Ingredients
Method
- Preheat Your Oven: Start by preheating your oven to 220°C (200°C Fan). A high temperature is crucial for getting those lovely crispy edges. Place a large, rimmed baking tray in the oven to heat up as well.
- Prepare the Sprouts: While the oven heats, prepare your Brussels sprouts. Wash them thoroughly, pat them dry, trim off the tough bottom stem, and remove any yellow or damaged outer leaves. Slice each sprout in half from top to bottom.
- First Toss: In a large mixing bowl, toss the halved sprouts with the olive oil, sea salt, and black pepper. Make sure they are evenly coated.

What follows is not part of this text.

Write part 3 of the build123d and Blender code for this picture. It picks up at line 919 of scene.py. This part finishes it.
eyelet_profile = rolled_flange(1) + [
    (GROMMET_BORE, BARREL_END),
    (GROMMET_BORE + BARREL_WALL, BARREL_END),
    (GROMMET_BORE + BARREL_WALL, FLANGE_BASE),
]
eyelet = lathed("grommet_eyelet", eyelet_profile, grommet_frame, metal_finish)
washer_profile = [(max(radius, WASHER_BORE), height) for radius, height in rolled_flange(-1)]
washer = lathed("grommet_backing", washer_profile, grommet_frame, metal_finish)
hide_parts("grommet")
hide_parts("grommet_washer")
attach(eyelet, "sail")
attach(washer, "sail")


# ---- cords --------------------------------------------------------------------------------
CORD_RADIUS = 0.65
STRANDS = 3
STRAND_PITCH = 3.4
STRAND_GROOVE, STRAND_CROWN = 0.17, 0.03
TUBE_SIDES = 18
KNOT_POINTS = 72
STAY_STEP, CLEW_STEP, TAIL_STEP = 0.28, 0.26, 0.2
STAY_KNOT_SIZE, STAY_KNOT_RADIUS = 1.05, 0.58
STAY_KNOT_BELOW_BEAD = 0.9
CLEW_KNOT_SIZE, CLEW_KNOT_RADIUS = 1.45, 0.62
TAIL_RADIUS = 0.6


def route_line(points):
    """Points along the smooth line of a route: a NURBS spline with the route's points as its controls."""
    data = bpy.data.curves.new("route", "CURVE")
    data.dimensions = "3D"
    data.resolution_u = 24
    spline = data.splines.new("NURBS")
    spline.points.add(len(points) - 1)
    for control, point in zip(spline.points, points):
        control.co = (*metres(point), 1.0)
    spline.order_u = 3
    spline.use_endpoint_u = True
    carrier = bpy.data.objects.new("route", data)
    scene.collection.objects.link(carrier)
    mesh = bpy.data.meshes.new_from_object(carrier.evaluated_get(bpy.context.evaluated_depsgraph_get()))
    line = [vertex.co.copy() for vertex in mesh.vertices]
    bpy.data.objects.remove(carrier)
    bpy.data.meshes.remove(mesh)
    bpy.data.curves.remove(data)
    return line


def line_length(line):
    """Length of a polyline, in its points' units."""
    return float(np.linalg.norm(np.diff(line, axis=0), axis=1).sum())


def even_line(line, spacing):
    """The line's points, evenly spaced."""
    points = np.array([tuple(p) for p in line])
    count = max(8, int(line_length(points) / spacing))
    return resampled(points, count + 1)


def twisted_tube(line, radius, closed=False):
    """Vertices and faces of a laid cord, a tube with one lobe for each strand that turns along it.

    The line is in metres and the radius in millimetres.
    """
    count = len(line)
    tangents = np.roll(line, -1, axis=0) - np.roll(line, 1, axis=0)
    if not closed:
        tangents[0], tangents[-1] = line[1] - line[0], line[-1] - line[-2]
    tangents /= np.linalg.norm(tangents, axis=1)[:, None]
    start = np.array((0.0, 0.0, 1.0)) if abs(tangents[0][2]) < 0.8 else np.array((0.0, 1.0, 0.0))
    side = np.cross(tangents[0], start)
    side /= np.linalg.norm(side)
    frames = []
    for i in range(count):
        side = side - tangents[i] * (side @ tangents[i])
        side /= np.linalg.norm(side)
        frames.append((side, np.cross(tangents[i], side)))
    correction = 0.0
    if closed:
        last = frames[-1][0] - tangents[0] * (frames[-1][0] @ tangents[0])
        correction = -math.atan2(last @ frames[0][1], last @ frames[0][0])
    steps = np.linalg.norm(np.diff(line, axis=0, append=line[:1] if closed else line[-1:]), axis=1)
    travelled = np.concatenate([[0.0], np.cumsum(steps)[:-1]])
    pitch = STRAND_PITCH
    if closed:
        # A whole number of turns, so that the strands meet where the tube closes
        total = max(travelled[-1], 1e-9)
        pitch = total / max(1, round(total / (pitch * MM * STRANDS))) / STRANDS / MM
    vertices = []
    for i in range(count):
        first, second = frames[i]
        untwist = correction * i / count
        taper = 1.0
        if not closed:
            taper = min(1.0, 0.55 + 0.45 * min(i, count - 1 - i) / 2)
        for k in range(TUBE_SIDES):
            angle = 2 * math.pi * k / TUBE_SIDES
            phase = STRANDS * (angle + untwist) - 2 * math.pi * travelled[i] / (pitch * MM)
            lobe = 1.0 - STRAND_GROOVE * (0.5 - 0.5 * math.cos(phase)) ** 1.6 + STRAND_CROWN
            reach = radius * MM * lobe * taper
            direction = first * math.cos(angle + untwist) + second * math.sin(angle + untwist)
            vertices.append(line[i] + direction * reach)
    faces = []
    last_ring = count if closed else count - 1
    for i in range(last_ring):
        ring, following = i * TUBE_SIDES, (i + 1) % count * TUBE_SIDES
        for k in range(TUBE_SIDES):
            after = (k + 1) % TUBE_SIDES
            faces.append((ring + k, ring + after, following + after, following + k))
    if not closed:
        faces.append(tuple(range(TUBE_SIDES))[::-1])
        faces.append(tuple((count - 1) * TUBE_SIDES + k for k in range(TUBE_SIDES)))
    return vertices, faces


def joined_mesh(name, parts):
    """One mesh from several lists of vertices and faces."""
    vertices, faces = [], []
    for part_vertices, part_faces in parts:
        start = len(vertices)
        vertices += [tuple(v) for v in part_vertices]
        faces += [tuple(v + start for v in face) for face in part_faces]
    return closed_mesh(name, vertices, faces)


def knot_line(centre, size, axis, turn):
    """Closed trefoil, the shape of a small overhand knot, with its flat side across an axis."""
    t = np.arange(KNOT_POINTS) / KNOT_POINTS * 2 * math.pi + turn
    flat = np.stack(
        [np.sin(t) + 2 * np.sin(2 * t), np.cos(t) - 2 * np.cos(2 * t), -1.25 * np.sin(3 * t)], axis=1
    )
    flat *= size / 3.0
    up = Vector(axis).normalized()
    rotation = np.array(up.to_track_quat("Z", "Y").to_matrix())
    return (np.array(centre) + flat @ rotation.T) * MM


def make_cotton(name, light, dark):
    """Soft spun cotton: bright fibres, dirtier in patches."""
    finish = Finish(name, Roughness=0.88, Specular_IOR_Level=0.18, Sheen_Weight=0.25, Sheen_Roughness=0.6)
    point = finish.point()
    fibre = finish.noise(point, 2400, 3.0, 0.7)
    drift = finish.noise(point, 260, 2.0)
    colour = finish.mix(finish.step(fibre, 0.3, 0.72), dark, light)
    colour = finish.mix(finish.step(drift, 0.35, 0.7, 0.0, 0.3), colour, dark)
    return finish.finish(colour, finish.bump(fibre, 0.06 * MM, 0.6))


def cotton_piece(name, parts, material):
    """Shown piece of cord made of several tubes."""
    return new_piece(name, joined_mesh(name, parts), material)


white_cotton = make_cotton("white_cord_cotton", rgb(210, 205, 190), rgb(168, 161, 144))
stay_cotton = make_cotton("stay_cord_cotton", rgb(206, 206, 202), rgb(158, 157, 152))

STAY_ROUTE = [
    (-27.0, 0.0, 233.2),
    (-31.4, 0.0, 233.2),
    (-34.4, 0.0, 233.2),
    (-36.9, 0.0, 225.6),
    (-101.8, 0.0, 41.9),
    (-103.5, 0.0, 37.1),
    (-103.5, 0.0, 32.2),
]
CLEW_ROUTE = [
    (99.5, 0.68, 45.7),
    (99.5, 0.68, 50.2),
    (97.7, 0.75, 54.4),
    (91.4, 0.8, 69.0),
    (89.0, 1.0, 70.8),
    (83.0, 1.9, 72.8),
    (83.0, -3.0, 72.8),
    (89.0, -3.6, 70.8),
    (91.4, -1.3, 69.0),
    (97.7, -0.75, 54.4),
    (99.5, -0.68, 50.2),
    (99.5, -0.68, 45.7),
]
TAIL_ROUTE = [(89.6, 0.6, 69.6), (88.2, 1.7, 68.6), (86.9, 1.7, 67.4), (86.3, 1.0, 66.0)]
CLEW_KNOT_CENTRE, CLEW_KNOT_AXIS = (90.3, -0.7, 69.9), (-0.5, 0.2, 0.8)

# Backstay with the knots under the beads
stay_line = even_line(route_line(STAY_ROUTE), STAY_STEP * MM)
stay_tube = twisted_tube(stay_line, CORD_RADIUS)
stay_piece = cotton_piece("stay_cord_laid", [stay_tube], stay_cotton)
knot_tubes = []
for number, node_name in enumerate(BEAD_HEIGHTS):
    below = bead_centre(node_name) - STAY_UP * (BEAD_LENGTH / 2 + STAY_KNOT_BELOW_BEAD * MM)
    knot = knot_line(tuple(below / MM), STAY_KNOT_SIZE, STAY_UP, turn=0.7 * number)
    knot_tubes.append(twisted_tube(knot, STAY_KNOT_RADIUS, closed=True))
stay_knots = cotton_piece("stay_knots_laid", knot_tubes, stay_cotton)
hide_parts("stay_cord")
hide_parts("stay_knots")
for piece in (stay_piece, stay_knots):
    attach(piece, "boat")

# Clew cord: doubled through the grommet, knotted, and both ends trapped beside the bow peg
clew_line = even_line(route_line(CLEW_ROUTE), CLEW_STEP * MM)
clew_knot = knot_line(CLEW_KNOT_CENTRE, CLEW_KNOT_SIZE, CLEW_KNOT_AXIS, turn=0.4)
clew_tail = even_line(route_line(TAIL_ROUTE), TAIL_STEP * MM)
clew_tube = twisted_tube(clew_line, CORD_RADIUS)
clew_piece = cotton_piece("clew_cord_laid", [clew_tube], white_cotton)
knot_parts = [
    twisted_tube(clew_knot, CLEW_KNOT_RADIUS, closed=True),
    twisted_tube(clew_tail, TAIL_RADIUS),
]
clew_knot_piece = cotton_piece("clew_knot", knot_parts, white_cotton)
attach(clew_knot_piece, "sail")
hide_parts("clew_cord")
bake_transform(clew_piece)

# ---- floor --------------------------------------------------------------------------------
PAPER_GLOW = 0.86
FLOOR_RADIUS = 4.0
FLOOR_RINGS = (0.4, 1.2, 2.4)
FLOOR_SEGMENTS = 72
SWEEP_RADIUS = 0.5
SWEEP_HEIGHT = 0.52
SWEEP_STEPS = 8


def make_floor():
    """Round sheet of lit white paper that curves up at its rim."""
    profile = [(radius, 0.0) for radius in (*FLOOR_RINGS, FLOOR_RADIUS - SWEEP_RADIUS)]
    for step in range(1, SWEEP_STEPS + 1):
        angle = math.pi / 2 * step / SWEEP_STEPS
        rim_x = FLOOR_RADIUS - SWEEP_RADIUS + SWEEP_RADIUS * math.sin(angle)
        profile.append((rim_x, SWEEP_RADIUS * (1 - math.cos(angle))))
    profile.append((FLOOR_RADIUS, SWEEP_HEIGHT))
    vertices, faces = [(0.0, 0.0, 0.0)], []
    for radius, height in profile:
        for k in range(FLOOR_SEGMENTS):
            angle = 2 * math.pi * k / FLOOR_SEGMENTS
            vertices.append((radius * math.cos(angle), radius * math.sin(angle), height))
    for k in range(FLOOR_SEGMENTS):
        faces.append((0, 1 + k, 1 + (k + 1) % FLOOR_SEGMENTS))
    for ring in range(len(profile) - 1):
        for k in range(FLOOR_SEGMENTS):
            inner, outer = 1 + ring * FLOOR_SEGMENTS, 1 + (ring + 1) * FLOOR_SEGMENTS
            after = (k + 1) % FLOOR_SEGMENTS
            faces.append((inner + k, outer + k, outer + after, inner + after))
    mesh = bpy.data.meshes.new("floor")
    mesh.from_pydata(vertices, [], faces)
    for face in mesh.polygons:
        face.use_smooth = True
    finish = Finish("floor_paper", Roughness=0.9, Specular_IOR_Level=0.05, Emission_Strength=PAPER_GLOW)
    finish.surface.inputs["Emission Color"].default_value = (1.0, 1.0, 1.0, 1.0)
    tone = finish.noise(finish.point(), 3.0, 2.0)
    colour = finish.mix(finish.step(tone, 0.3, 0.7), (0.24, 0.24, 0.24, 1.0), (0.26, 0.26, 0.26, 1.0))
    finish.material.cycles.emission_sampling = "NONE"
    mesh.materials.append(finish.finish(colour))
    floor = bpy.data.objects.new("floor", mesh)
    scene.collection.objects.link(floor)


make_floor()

- Initial Roast: Carefully remove the hot baking tray from the oven. Spread the sprouts in a single layer on the tray, placing them cut-side down. I find that this direct contact with the hot metal gives you the best caramelisation. Roast for 15-20 minutes, or until they are tender and starting to turn golden brown and crispy on the edges.

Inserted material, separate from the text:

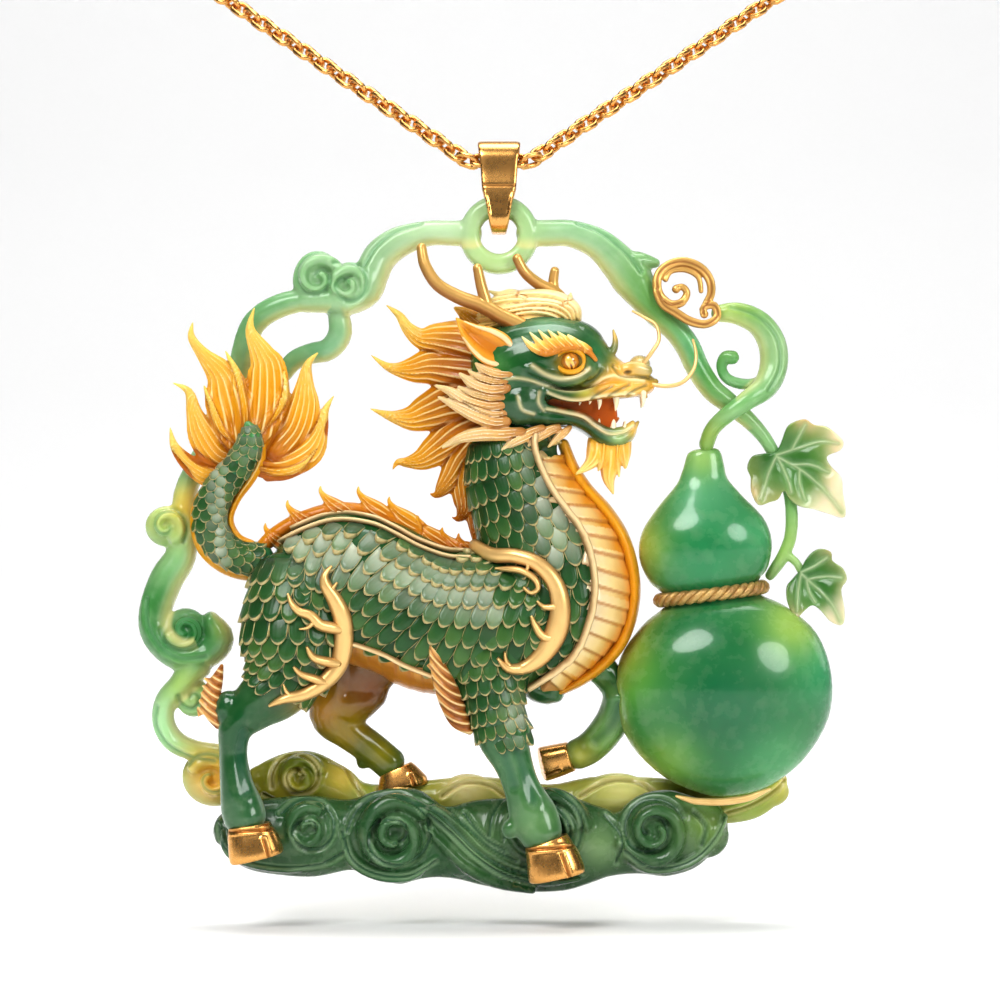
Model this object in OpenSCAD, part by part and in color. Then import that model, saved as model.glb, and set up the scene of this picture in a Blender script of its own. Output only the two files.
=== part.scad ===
/* [Carving] */
// Width of the carved pendant; everything from the bail down scales with it
pendant_w = 49.6; // [47:0.1:52]
// Thickness of the gap between neighbouring carved pieces
seam = 0.06; // [0.05:0.01:0.1]
// Sides of a thick carved stroke
thick_sides = 8; // [8:1:12]
// Sides of a thin carved stroke
thin_sides = 6; // [5:1:8]

/* [Eyelet] */
// Outer diameter of the round eyelet
eyelet_d = 5.5; // [5.3:0.1:5.6]
// Diameter of its hole
eyelet_hole_d = 2.7; // [2.6:0.05:2.8]
// Thickness of the eyelet from front to back
eyelet_t = 2; // [1.8:0.1:2.1]

/* [Bail] */
// Thickness of the folded strip
bail_t = 0.45; // [0.4:0.05:0.5]
// Half width of the strip over the chain
bail_top_w = 1.55; // [1.4:0.05:1.6]
// Inner radius of the fold that rides on the chain
bail_fold_r = 0.95; // [0.95:0.01:1]
// Height of the chain's centre over the eyelet's centre
bail_h = 5.15; // [5.1:0.05:5.3]

/* [Chain] */
// Width of the chain's links
chain_d = 1.4; // [1.2:0.1:1.5]
// Lean of the worn loop back from upright
loop_lean = 43.4; // [43:0.1:44]
// Length of the clasp
clasp_len = 9; // [7:0.5:11]
// Diameter of the clasp
clasp_d = 2.6; // [2.4:0.1:3]

/* [Gourd] */
// Depth of the gourd over its width
gourd_flat = 0.56; // [0.54:0.01:0.6]
// Lean of the gourd's axis, top to the left
gourd_lean = 7.5; // [6:0.5:9]

/* [Relief] */
// Height of the gold bands over the scaled skin
band_h = 0.4; // [0.3:0.05:0.5]

/* [Hidden] */

// Scale of the carving, whose tables were measured at a width of 49.6 mm
size = pendant_w / 49.6;

// The loop hangs from the nape at the origin. Its route is half of the worn loop, seen square on:
// x, way up the leaning plane from the point of its V
LOOP_ROUTE = [
    [2.2, 2.2], [10, 10], [20, 20], [30, 30], [40, 40], [47.4, 47.4], [54, 55], [60, 65],
    [64.5, 77], [66.8, 90], [66.5, 102], [63.5, 116], [58, 128.3], [50, 139.5], [40.5, 148],
    [29, 155], [15, 160.2], [6, 161.6], [4.5, 161.8]
];
LOOP_TOP = 161.8;
LOOP_RINGS = 26;
chain_sides = 8;

// Where the chain runs level through the bail
run_up = 2.13;
run_place = [0, (run_up - LOOP_TOP) * sin(loop_lean), (run_up - LOOP_TOP) * cos(loop_lean)];

function unit(v) = v / max(norm(v), 1e-9);
function row_at(rows, i) = rows[max(0, min(len(rows) - 1, i))];

// Point between rows i and i + 1 on the smooth curve through all the rows
function between(rows, i, t) =
    let (a = row_at(rows, i - 1), b = row_at(rows, i), c = row_at(rows, i + 1), d = row_at(rows, i + 2))
    b + 0.5 * t * (c - a + t * (2 * a - 5 * b + 4 * c - d + t * (3 * b - a - 3 * c + d)));

// Rows of a carved stroke are [x, z, y, half width seen from the front, half depth]
function spot(row) = [row[0], row[2], row[1]];
function ring(rows, i, sides, grow) =
    let (
        along = unit(spot(row_at(rows, i + 1)) - spot(row_at(rows, i - 1))),
        side = unit(cross([0, 1, 0], along)),
        depth = cross(along, side)
    )
    [for (k = [0 : sides - 1])
        spot(rows[i]) + side * (rows[i][3] + grow) * cos(360 * k / sides)
            + depth * (rows[i][4] + grow) * sin(360 * k / sides)];

// A small ring past an end closes it round
function end_row(row, next, part) =
    let (away = unit(spot(row) - spot(next)), far = part * min(row[3], row[4]))
    [row[0] + away[0] * far, row[1] + away[2] * far, row[2] + away[1] * far, row[3] * 0.6, row[4] * 0.6];
function rounded(rows) =
    let (last = len(rows) - 1)
    concat([end_row(rows[0], rows[1], 0.6)], rows, [end_row(rows[last], rows[last - 1], 0.6)]);

// Faces of a closed tube whose points come ring by ring
function tube_faces(rings, sides) = concat(
    [[for (k = [0 : sides - 1]) k]],
    [[for (k = [sides - 1 : -1 : 0]) (rings - 1) * sides + k]],
    [for (i = [0 : rings - 2], k = [0 : sides - 1])
        let (a = i * sides + k, b = i * sides + (k + 1) % sides)
        [a, a + sides, b + sides, b]]
);
// A stroke itself is one tube. Grown by the seam it is a cutter, a chain of convex links
module stroke(rows, grow = 0, sides = thick_sides, ends = true) {
    path = ends ? rounded(rows) : rows;
    if (grow == 0) {
        polyhedron(
            points = [for (i = [0 : len(path) - 1]) each ring(path, i, sides, 0)],
            faces = tube_faces(len(path), sides)
        );
    } else {
        for (i = [0 : len(path) - 2])
            hull() polyhedron(
                points = concat(ring(path, i, sides, grow), ring(path, i + 1, sides, grow)),
                faces = tube_faces(2, sides)
            );
    }
}

// A carved scroll: a stroke that winds inwards from radius r, from angle start through sweep
function curl_rows(x, z, y, r, w, d, start, sweep, steps) = [
    for (i = [0 : steps])
        let (part = i / steps, a = start + sweep * part, rr = r * (1 - 0.72 * part))
        [x + rr * cos(a), z + rr * sin(a), y - 0.3 * part, w * (1 - 0.45 * part), d]
];
module curl(x, z, y, r, w, d, start, sweep, grow = 0, steps = 8)
    stroke(curl_rows(x, z, y, r, w, d, start, sweep, steps), grow, sides = thin_sides);

// A lock of a flame or a lobe of a leaf runs from a buried root to a point
module lock(rows, grow = 0) stroke(rows, grow, sides = thin_sides, ends = false);

// A flattened round boss
module boss(x, z, y, rx, rz, d, grow = 0)
    translate([x, y, z]) scale([rx + grow, d + grow, rz + grow]) sphere(r = 1.05, $fn = 8);

// The carving hangs from the level run of the chain
module carved() translate(run_place) scale(size) translate([0, 0, -bail_h]) children();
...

- Prepare the Topping: While the sprouts are roasting, mix the minced garlic, freshly grated Parmesan, and melted butter together in a small bowl to form a coarse paste.
- Final Toss and Roast: Take the sprouts out of the oven. Drizzle the garlic-Parmesan mixture over them and toss everything together directly on the hot tray until the sprouts are evenly coated.
- Second Roast: Return the tray to the oven and roast for another 5-7 minutes. Keep a close eye on them during this stage! You want the cheese to be melted and bubbly, and the garlic to be fragrant and lightly golden, not burnt.
- Serve Immediately: Remove from the oven, garnish with fresh parsley if you like, and serve straight away while they are at their crispy best.
Notes
For the best texture, serve immediately. Preheating the baking tray is the key to getting a good caramelization on the sprouts.